AIM OF THE EXERCISE: Every line of the material below must be repeated exactly.

-- start --

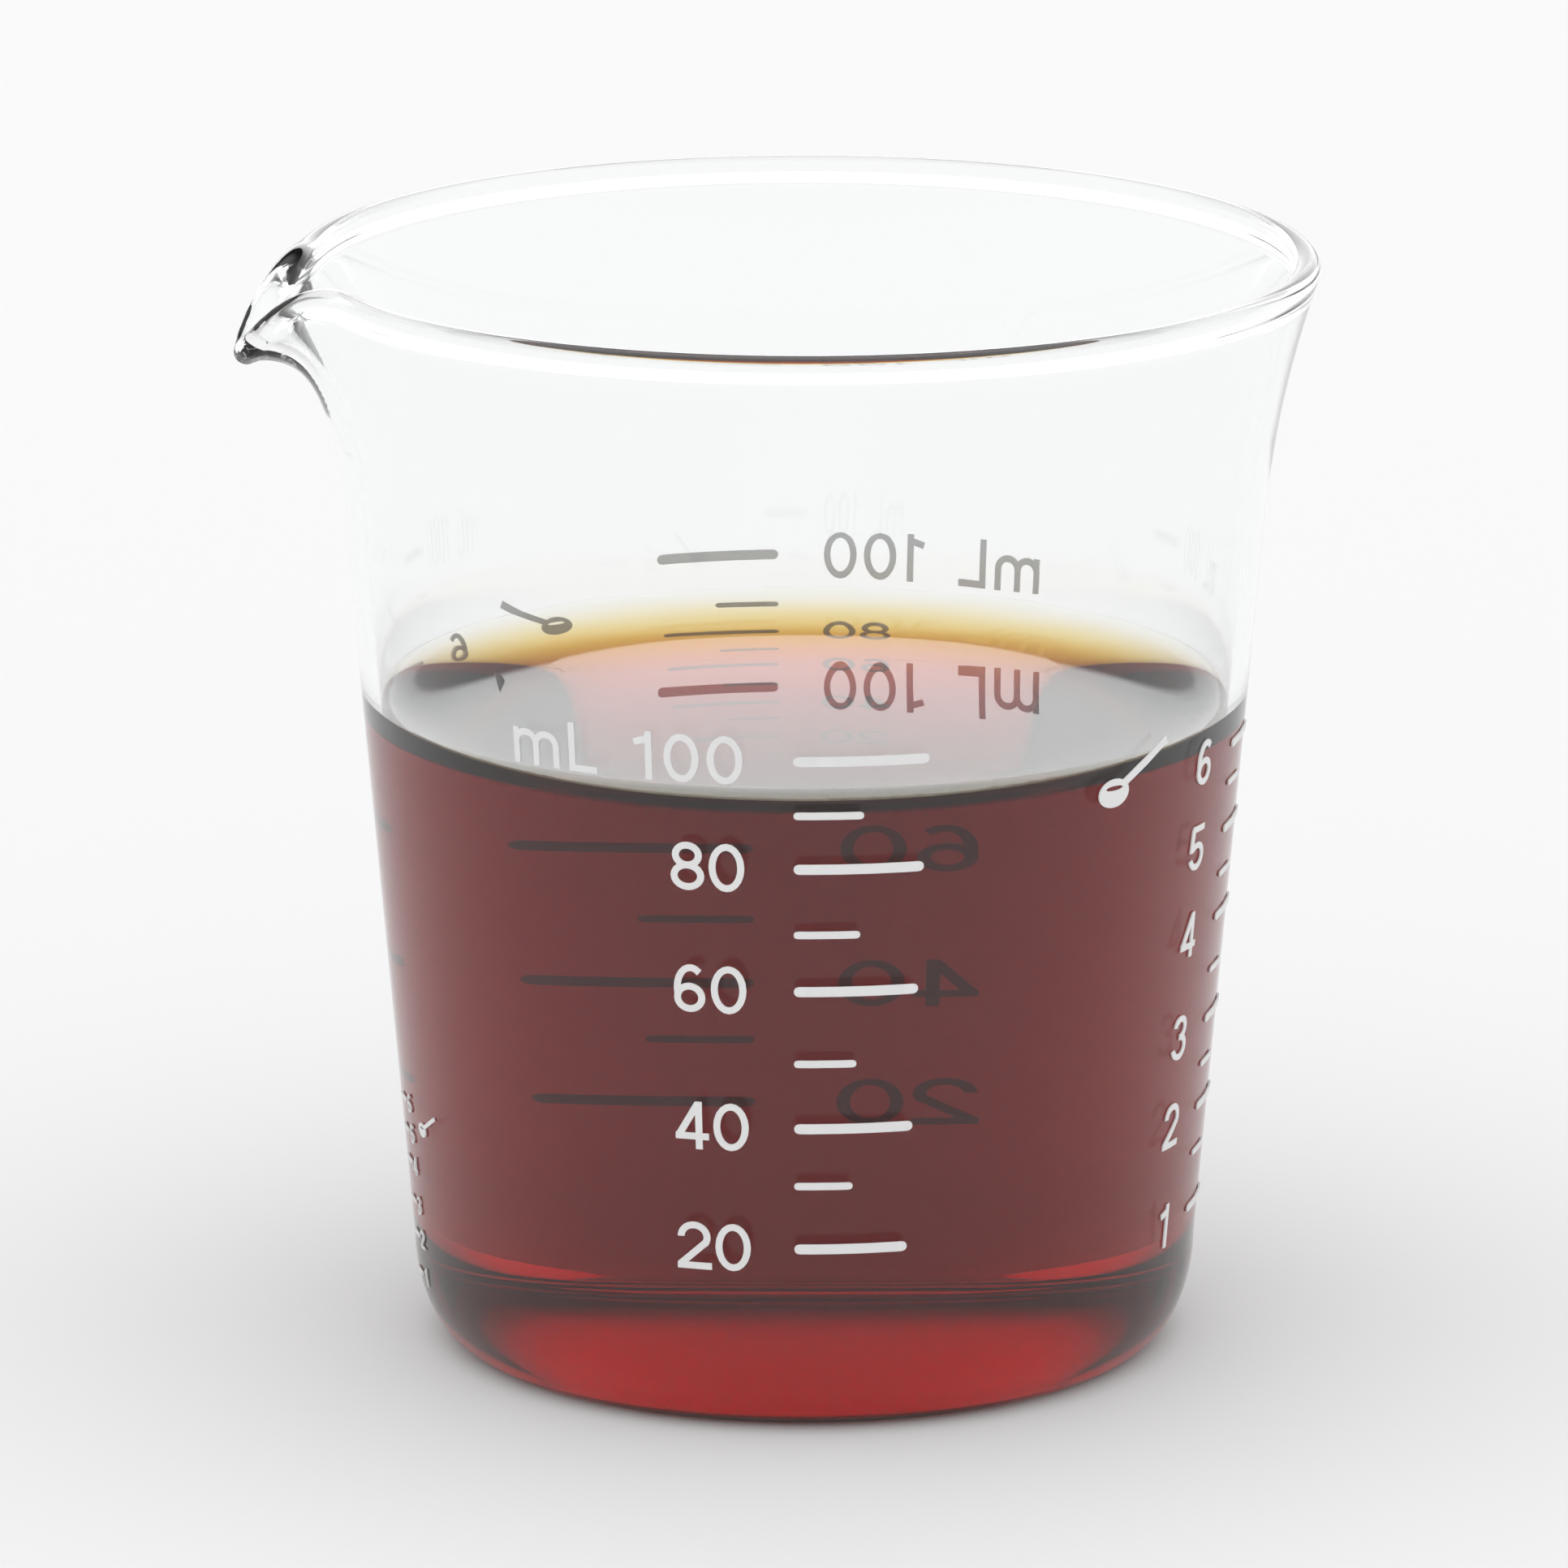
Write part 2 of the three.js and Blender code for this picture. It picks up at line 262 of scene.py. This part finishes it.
def glass_material(name, specular_tint=(1, 1, 1)):
    """Clear fired glass with the faint waviness of a moulded wall."""
    sizes = bpy.context.scene.beaker_glass
    material, tree, output = fresh_material(name)
    shader = add_node(tree, "ShaderNodeBsdfPrincipled", {
        "Base Color": (*sizes.tint, 1),
        "Roughness": 0.0,
        "IOR": sizes.ior,
        "Transmission Weight": 1.0,
        "Specular Tint": (*specular_tint, 1),
    })
    place = add_node(tree, "ShaderNodeTexCoord")
    stretch = add_node(tree, "ShaderNodeMapping", {"Scale": (1, 1, 0.35)})
    waves = add_node(tree, "ShaderNodeTexNoise", {"Scale": 55.0, "Detail": 1.0, "Roughness": 0.4})
    bump = add_node(tree, "ShaderNodeBump", {"Strength": 0.25, "Distance": 0.03 * MM})
    tree.links.new(place.outputs["Object"], stretch.inputs["Vector"])
    tree.links.new(stretch.outputs["Vector"], waves.inputs["Vector"])
    tree.links.new(waves.outputs["Fac"], bump.inputs["Height"])
    tree.links.new(bump.outputs["Normal"], shader.inputs["Normal"])
    tree.links.new(shader.outputs["BSDF"], output.inputs["Surface"])
    return material


def liquid_material():
    """Dark red-brown solution, yellow where it is thin, with a hardly visible tremor on its surface."""
    sizes = bpy.context.scene.beaker_liquid
    material, tree, output = fresh_material("brown_solution")
    shader = add_node(tree, "ShaderNodeBsdfPrincipled", {
        "Base Color": (1, 1, 1, 1),
        "Roughness": 0.0,
        "IOR": sizes.ior,
        "Transmission Weight": 1.0,
        "Specular Tint": (1, 1, 1, 1),
    })
    absorb = add_node(tree, "ShaderNodeVolumeAbsorption", {
        "Color": (*sizes.colour, 1),
        "Density": sizes.density,
    })
    place = add_node(tree, "ShaderNodeTexCoord")
    tremor = add_node(tree, "ShaderNodeTexNoise", {"Scale": 40.0, "Detail": 1.0, "Roughness": 0.4})
    bump = add_node(tree, "ShaderNodeBump", {"Strength": 0.1, "Distance": 0.02 * MM})
    tree.links.new(place.outputs["Object"], tremor.inputs["Vector"])
    tree.links.new(tremor.outputs["Fac"], bump.inputs["Height"])
    tree.links.new(bump.outputs["Normal"], shader.inputs["Normal"])
    tree.links.new(shader.outputs["BSDF"], output.inputs["Surface"])
    tree.links.new(absorb.outputs["Volume"], output.inputs["Volume"])
    return material


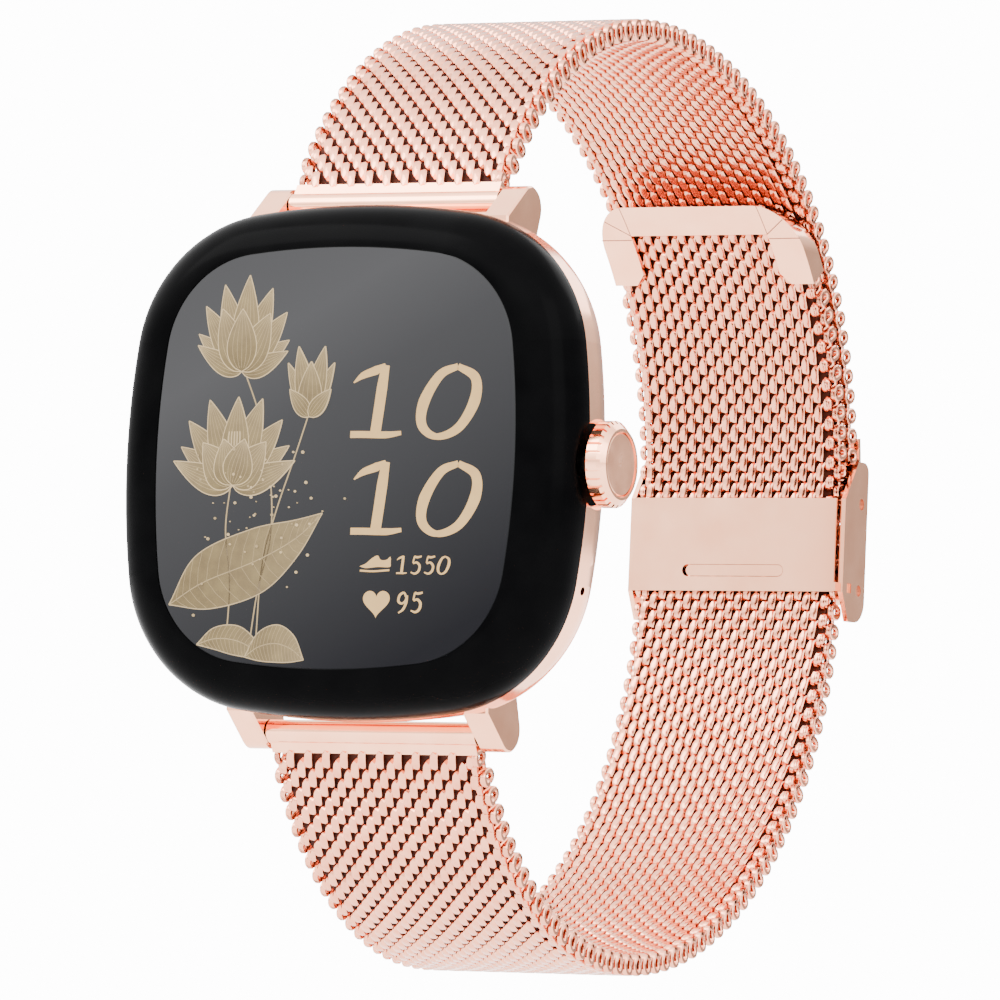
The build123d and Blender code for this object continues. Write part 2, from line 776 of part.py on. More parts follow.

-- end --

TASK RESPONSE:
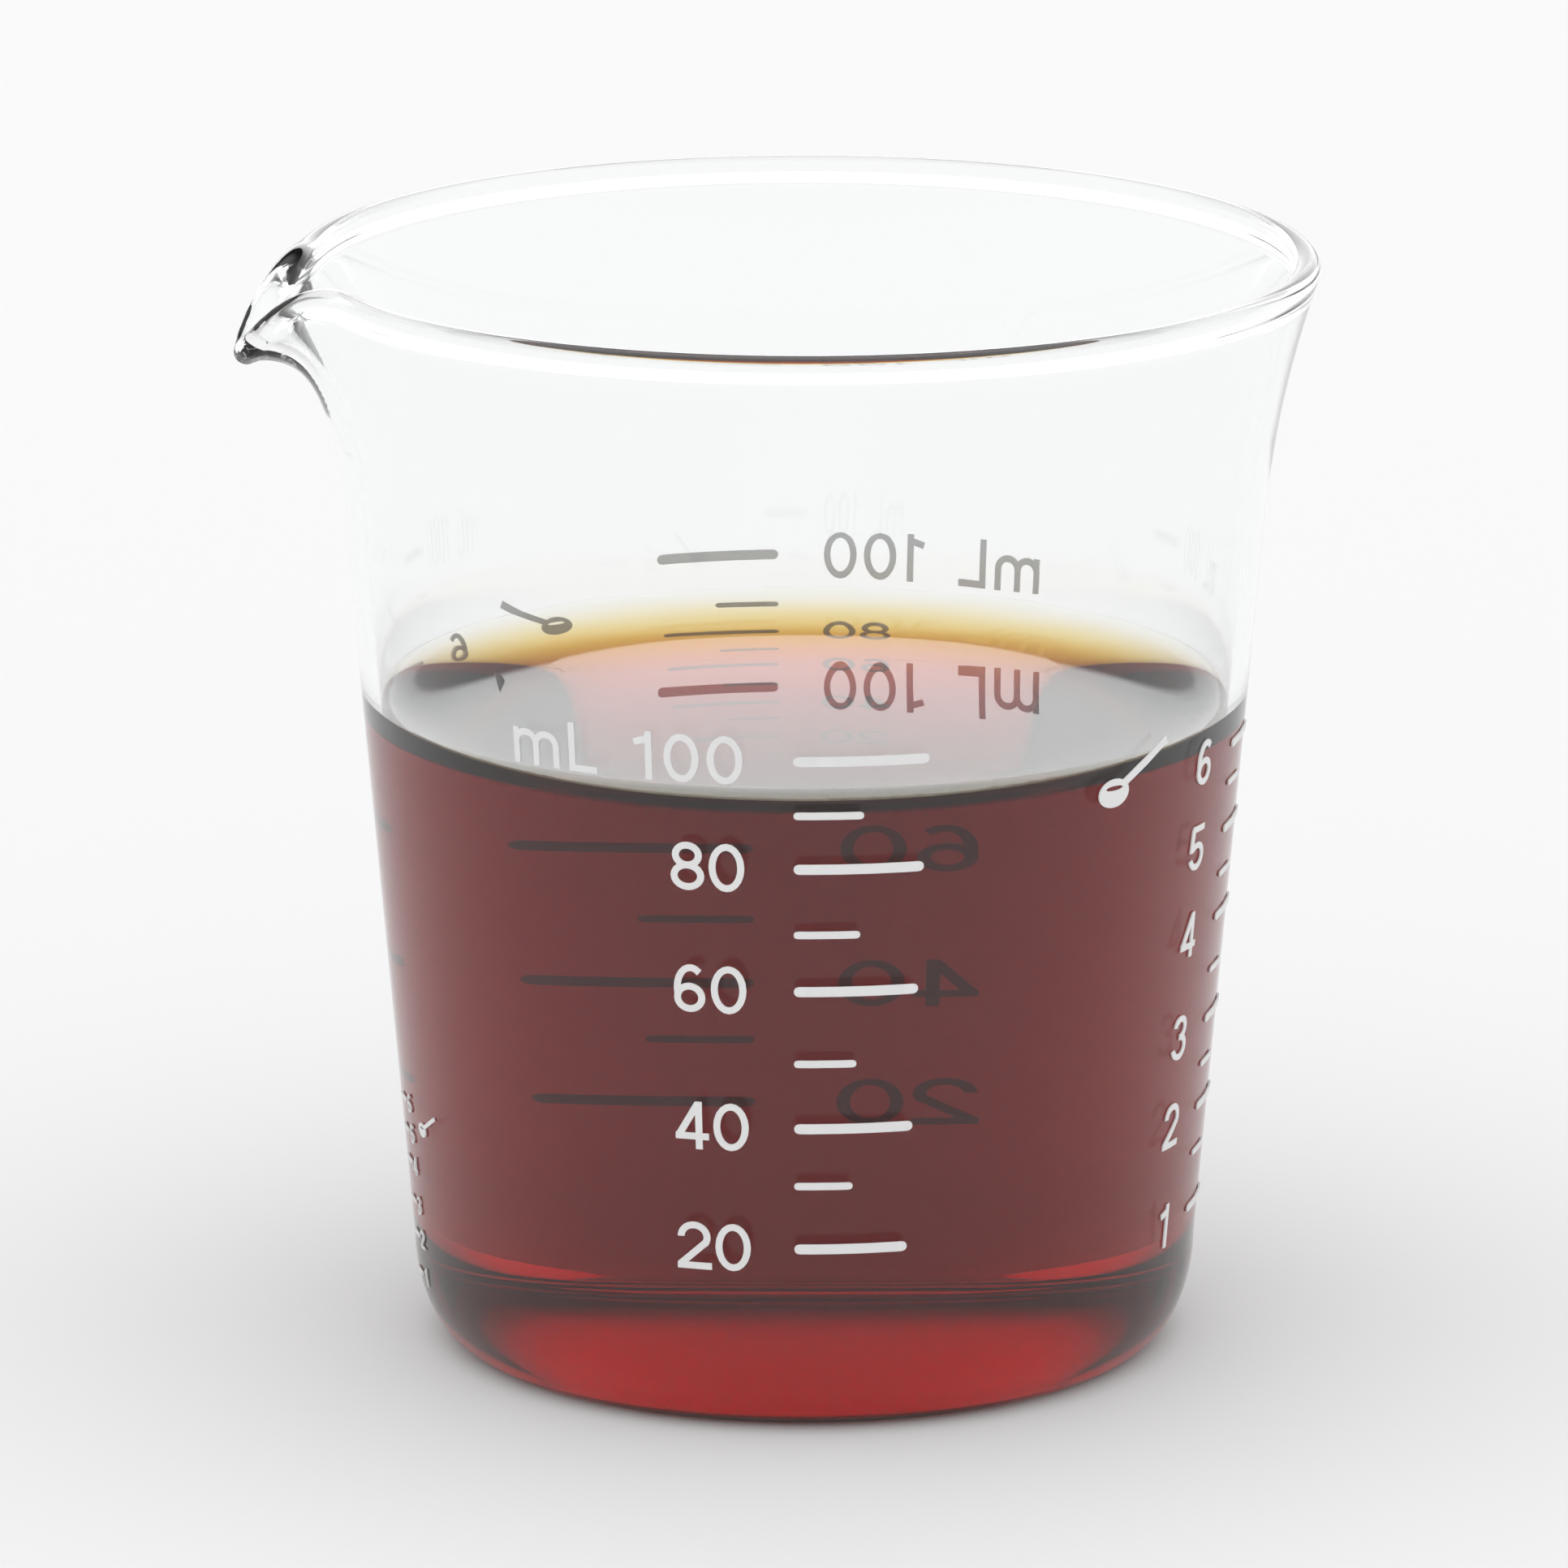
Write part 2 of the three.js and Blender code for this picture. It picks up at line 262 of scene.py. This part finishes it.
def glass_material(name, specular_tint=(1, 1, 1)):
    """Clear fired glass with the faint waviness of a moulded wall."""
    sizes = bpy.context.scene.beaker_glass
    material, tree, output = fresh_material(name)
    shader = add_node(tree, "ShaderNodeBsdfPrincipled", {
        "Base Color": (*sizes.tint, 1),
        "Roughness": 0.0,
        "IOR": sizes.ior,
        "Transmission Weight": 1.0,
        "Specular Tint": (*specular_tint, 1),
    })
    place = add_node(tree, "ShaderNodeTexCoord")
    stretch = add_node(tree, "ShaderNodeMapping", {"Scale": (1, 1, 0.35)})
    waves = add_node(tree, "ShaderNodeTexNoise", {"Scale": 55.0, "Detail": 1.0, "Roughness": 0.4})
    bump = add_node(tree, "ShaderNodeBump", {"Strength": 0.25, "Distance": 0.03 * MM})
    tree.links.new(place.outputs["Object"], stretch.inputs["Vector"])
    tree.links.new(stretch.outputs["Vector"], waves.inputs["Vector"])
    tree.links.new(waves.outputs["Fac"], bump.inputs["Height"])
    tree.links.new(bump.outputs["Normal"], shader.inputs["Normal"])
    tree.links.new(shader.outputs["BSDF"], output.inputs["Surface"])
    return material


def liquid_material():
    """Dark red-brown solution, yellow where it is thin, with a hardly visible tremor on its surface."""
    sizes = bpy.context.scene.beaker_liquid
    material, tree, output = fresh_material("brown_solution")
    shader = add_node(tree, "ShaderNodeBsdfPrincipled", {
        "Base Color": (1, 1, 1, 1),
        "Roughness": 0.0,
        "IOR": sizes.ior,
        "Transmission Weight": 1.0,
        "Specular Tint": (1, 1, 1, 1),
    })
    absorb = add_node(tree, "ShaderNodeVolumeAbsorption", {
        "Color": (*sizes.colour, 1),
        "Density": sizes.density,
    })
    place = add_node(tree, "ShaderNodeTexCoord")
    tremor = add_node(tree, "ShaderNodeTexNoise", {"Scale": 40.0, "Detail": 1.0, "Roughness": 0.4})
    bump = add_node(tree, "ShaderNodeBump", {"Strength": 0.1, "Distance": 0.02 * MM})
    tree.links.new(place.outputs["Object"], tremor.inputs["Vector"])
    tree.links.new(tremor.outputs["Fac"], bump.inputs["Height"])
    tree.links.new(bump.outputs["Normal"], shader.inputs["Normal"])
    tree.links.new(shader.outputs["BSDF"], output.inputs["Surface"])
    tree.links.new(absorb.outputs["Volume"], output.inputs["Volume"])
    return material


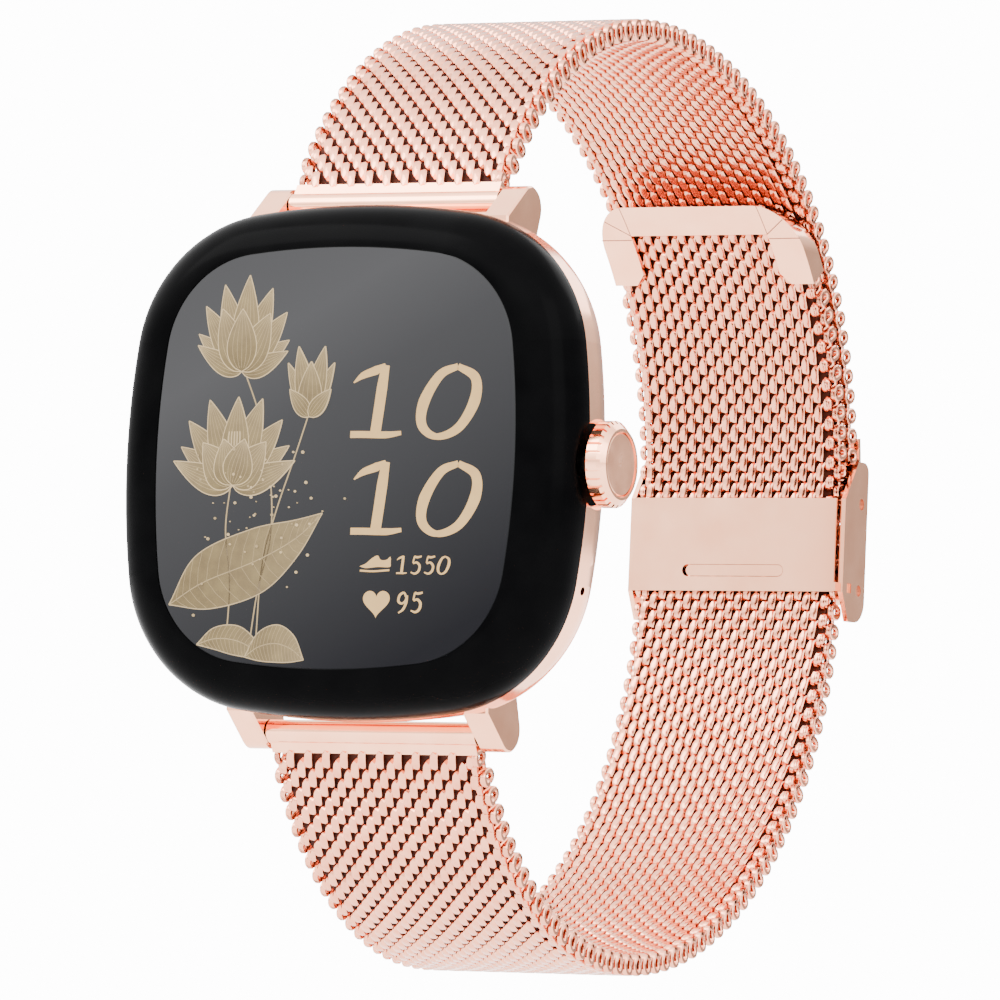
The build123d and Blender code for this object continues. Write part 2, from line 776 of part.py on. More parts follow.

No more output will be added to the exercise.